No-show handler is a scheduled job (cron every 5 minutes) that queries all reservations with status=CONFIRMED and start_time + grace_period < NOW(). For each match it fires a no_show.triggered Kafka event, which the Reservation Service consumes to update the status and the Payment Service consumes to charge the no-show fee (typically a percentage of the booking). The spot is released back into availability atomically.

Early departure — on gate/check-out, the Gate Service logs the actual exit timestamp. It then computes the unused duration and emits a checkout.early event. The Payment Service calculates the refund amount based on the lot's early-exit policy (e.g. prorated minus a minimum fee) and issues a partial refund via the payment provider's API.

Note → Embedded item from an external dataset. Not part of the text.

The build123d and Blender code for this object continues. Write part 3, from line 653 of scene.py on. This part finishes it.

Gate hardware runs a lightweight edge agent that syncs a local SQLite snapshot of all upcoming reservations (next 24h) every few minutes via the Gate Service. This ensures the gate can validate and open in under 200ms even during a network partition. All events are buffered locally and flushed when connectivity resumes.

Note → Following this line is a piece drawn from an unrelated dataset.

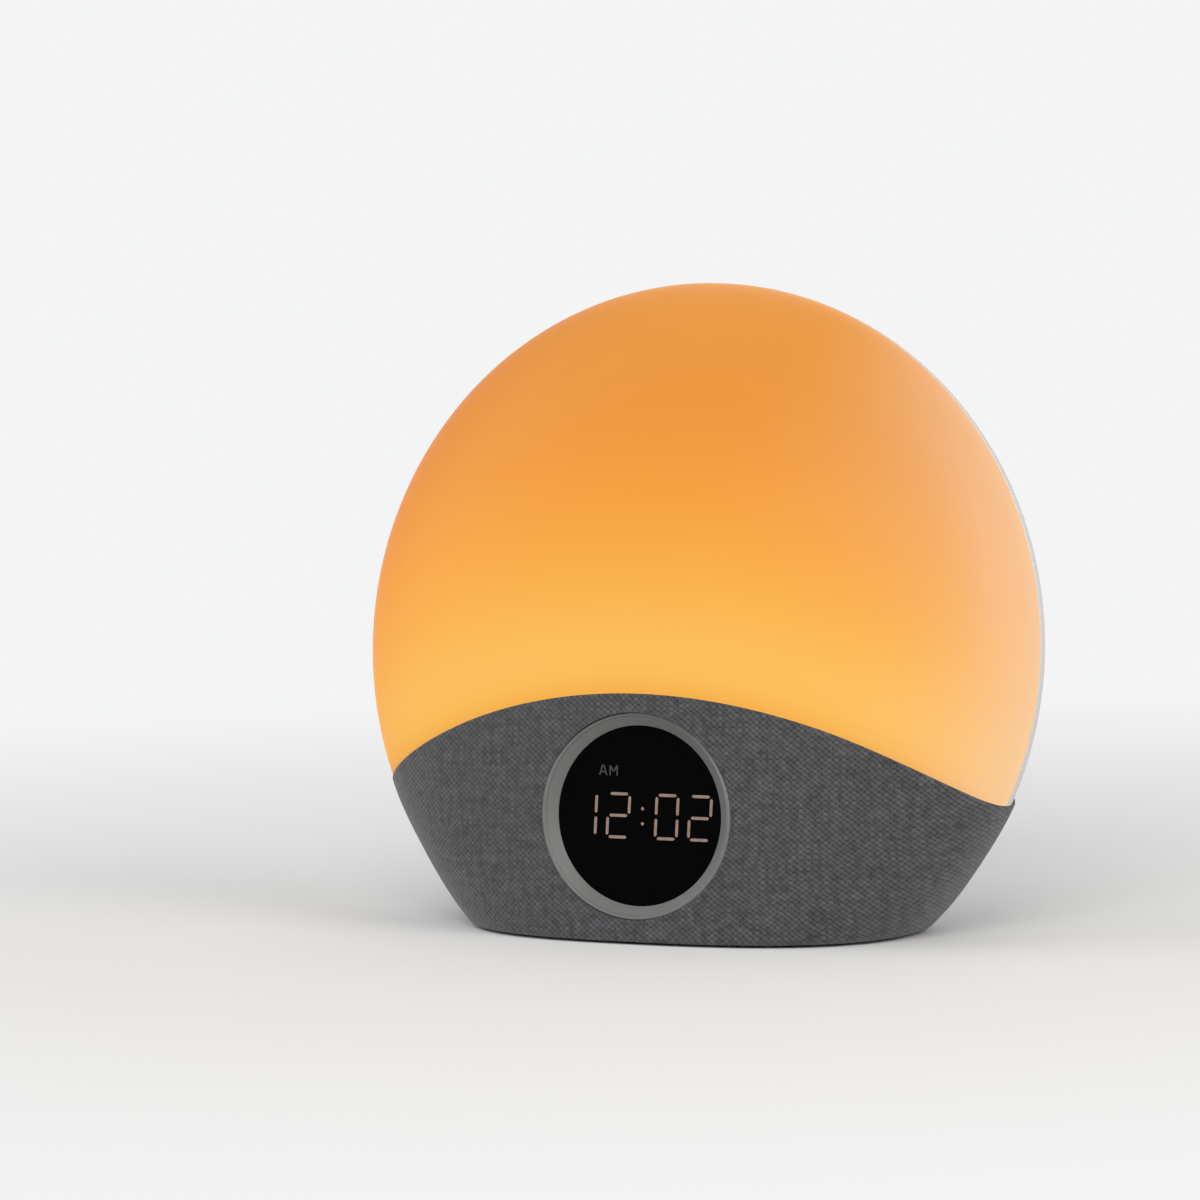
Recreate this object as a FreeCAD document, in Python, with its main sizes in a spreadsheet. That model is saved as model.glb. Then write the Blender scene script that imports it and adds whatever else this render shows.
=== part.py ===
import FreeCAD, Part
import math
import os
import Sketcher

# A sunrise alarm clock: a round light dome that leans back on a fabric-covered base with a small round display.
# Millimetres. +X is the clock's right as seen from the front, +Y its back, +Z up.
# The origin is on the table, under the middle of the clock.

doc = FreeCAD.newDocument("SunriseAlarmClock")
Vector = FreeCAD.Vector

# Driving dimensions, in millimetres, degrees or counts
DIMENSIONS = {
    # Round front outline and the way it leans
    "dome_radius": 90.0,
    "dome_centre_height": 68.9,
    "dome_centre_back": 2.0,
    "lean_angle": 6.25,
    "dome_front_depth": 37.2,
    "dome_back_depth": 34.5,
    "parting_back": 1.5,
    "dome_wall": 2.2,
    "rear_wall": 2.2,
    # Arch between the dome and the base
    "arch_radius": 151.0,
    "arch_drop": 12.0,
    # Base form
    "base_gap": 0.92,
    "base_foot_half_width": 58.51,
    "base_front_low": 41.2,
    "base_front_high": 37.95,
    "base_back_low": 28.7,
    "base_back_high": 35.2,
    "base_form_top": 62.0,
    "base_pinch": 0.7,
    "base_pinch_top": 34.0,
    "front_square_low": 2.59,
    "front_square_high": 1.98,
    "back_square": 2.03,
    "fabric_thickness": 0.9,
    "base_wall": 2.2,
    # Display
    "display_height": 31.23,
    "display_front": 39.08,
    "display_lean": 3.74,
    "bezel_radius": 25.4,
    "bezel_mouth_radius": 24.7,
    "bezel_flange": 2.0,
    "bezel_depth": 2.44,
    "bezel_sleeve_radius": 23.8,
    "bezel_sleeve_length": 8.0,
    "glass_radius": 23.0,
    "glass_sight_radius": 22.0,
    "glass_thickness": 1.6,
    "bezel_step": 0.2,
    "bezel_fit": 0.1,
    "gasket_width": 2.0,
    "gasket_thickness": 0.8,
    "collar_wall": 2.5,
    "collar_length": 9.2,
    "display_board_thickness": 1.6,
    "shield_wall": 1.2,
    "display_screw_length": 5.0,
    # Digits
    "digit_height": 11.26,
    "digit_width": 6.44,
    "digit_stroke": 0.72,
    "digit_gap": 0.42,
    "digit_slant": 2.2,
    "digit_pitch": 8.95,
    "digit_drop": 0.08,
    "digit_shift": 0.76,
    "colon_offset": 4.1,
    "colon_half_height": 1.83,
    "morning_mark_left": 8.6,
    "morning_mark_rise": 10.85,
    "morning_mark_height": 2.6,
    "morning_letter_width": 2.1,
    "morning_letter_pitch": 2.8,
    # Bottom plate and feet
    "foot_radius": 5.5,
    "foot_height": 1.6,
    "foot_spread": 33.0,
    "foot_front": 21.0,
    "foot_back": 13.5,
    "plate_low": 1.0,
    "plate_thickness": 2.0,
    "plate_clearance": 0.3,
    "base_boss_radius": 3.6,
    "base_boss_height": 20.0,
    "base_rib_width": 2.0,
    "base_boss_spread": 47.0,
    "base_boss_front": 12.0,
    "base_boss_back": 4.0,
    "vent_length": 16.0,
    "vent_width": 1.8,
    "vent_pitch": 4.0,
    "vent_spread": 27.0,
    # Screws
    "screw_radius": 1.45,
    "screw_head_radius": 2.8,
    "screw_head_height": 1.9,
    "screw_clearance": 0.25,
    "bottom_screw_length": 12.0,
    "small_screw_radius": 0.8,
    "small_screw_head_radius": 1.7,
    "small_screw_head_height": 1.1,
    "pilot_clearance": 0.02,
    "pilot_spare": 0.2,
    # Backup cell
    "cell_radius": 10.0,
    "cell_thickness": 3.2,
    "cell_back": -3.0,
    "cell_left": 3.0,
    "cell_clearance": 0.4,
    "holder_wall": 2.6,
    "holder_roof": 1.0,
    "contact_height": 0.6,
    "door_length": 40.0,
    "door_width": 27.0,
    "door_thickness": 1.5,
    "door_clearance": 0.2,
    "door_pad_height": 0.6,
    "door_screw_right": 17.0,
    # Main board
    "board_thickness": 1.6,
    "main_board_width": 80.0,
    "main_board_depth": 38.0,
    "main_board_front": 18.0,
    "main_board_height": 13.0,
    "main_post_spread": 35.0,
    "main_post_inset": 5.0,
    "post_radius": 3.0,
    # Power socket and its panel
    "socket_axis_height": 20.1,
    "socket_width": 9.0,
    "socket_body_height": 11.0,
    "socket_nose_radius": 4.0,
    "socket_bore_radius": 3.15,
    "socket_bore_depth": 9.0,
    "socket_pin_radius": 1.0,
    "socket_body_step": 3.8,
    "panel_width": 24.0,
    "panel_height": 15.0,
    "panel_recess": 0.3,
    "panel_thickness": 2.8,
    "panel_flange": 1.6,
    # Light chamber
    "reflector_thickness": 2.0,
    "reflector_gap": 0.1,
    "deck_thickness": 2.0,
    "deck_low": 20.0,
    "strip_thickness": 0.5,
    "strip_width": 9.0,
    "strip_front": 20.0,
    "strip_half_angle": 25.0,
    "chip_count": 13,
    "chip_size": 3.5,
    "chip_height": 0.9,
    # Rear shell fittings
    "rim_width": 3.6,
    "rim_depth": 2.5,
    "shell_screw_upper_side": 60.0,
    "shell_screw_upper_rise": 30.0,
    "shell_screw_lower_side": 70.0,
    "shell_screw_lower_drop": 8.0,
    "shell_boss_back": 12.0,
    "shell_boss_radius": 3.6,
    "well_wall": 1.4,
    "well_floor": 1.6,
    "well_clearance": 0.6,
    # Speaker
    "speaker_rise": 12.0,
    "speaker_radius": 20.0,
    "speaker_seat_back": 28.0,
    "speaker_gasket": 1.0,
    "speaker_flange": 1.2,
    "speaker_collar_inner": 17.6,
    "speaker_collar_outer": 21.5,
    "speaker_depth": 18.0,
    "magnet_radius": 12.0,
    "magnet_height": 6.0,
    "coil_radius": 6.0,
    "dust_cap_rise": 2.2,
    "slot_height": 2.0,
    "slot_pitch": 3.9,
    "slot_field_radius": 16.5,
    "slot_count": 9,
    # Keys
    "key_travel": 0.8,
    "key_play": 0.3,
    "key_proud": 1.0,
    "key_radius": 5.0,
    "key_pitch": 16.0,
    "key_rise": 46.0,
    "key_gap": 0.3,
    "key_flange": 1.4,
    "key_flange_thickness": 1.2,
    "key_stem_radius": 1.8,
    "snooze_length": 34.0,
    "snooze_height": 11.0,
    "snooze_rise": 64.0,
    "snooze_stem_length": 2.5,
    "key_board_width": 76.0,
    "key_board_low": 33.0,
    "key_board_high": 71.0,
    "key_post_radius": 2.5,
    "key_post_upper_side": 27.0,
    "key_post_upper_rise": 57.0,
    "key_post_lower_side": 24.0,
    "key_post_lower_rise": 37.5,
    "key_screw_length": 6.0,
    "key_board_corner": 15.0,
    "switch_size": 6.0,
    "switch_height": 3.2,
}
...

Vehicle type accommodation — spots are tagged with types: compact, standard, SUV, motorcycle, and EV (which also carry a charger flag). The search API filters availability by vehicle type and the frontend surfaces only compatible spots. EV spots also expose charger status as a live field pulled from the charger management system.

Horizontal scaling

Each microservice is stateless and can be scaled independently behind a load balancer — you add Payment Service instances during peak hours without touching the Gate Service. Kafka partitions are the unit of parallelism on the consumer side; scaling a consumer group is just adding more instances, and Kafka rebalances partition ownership automatically. The main stateful bottlenecks are Redis and PostgreSQL — Redis scales horizontally via clustering and consistent hashing across nodes, while PostgreSQL scales reads through read replicas and handles write contention on hot spots (like a popular lot at peak time) through partition-level distributed locks rather than row-level locks on a single record.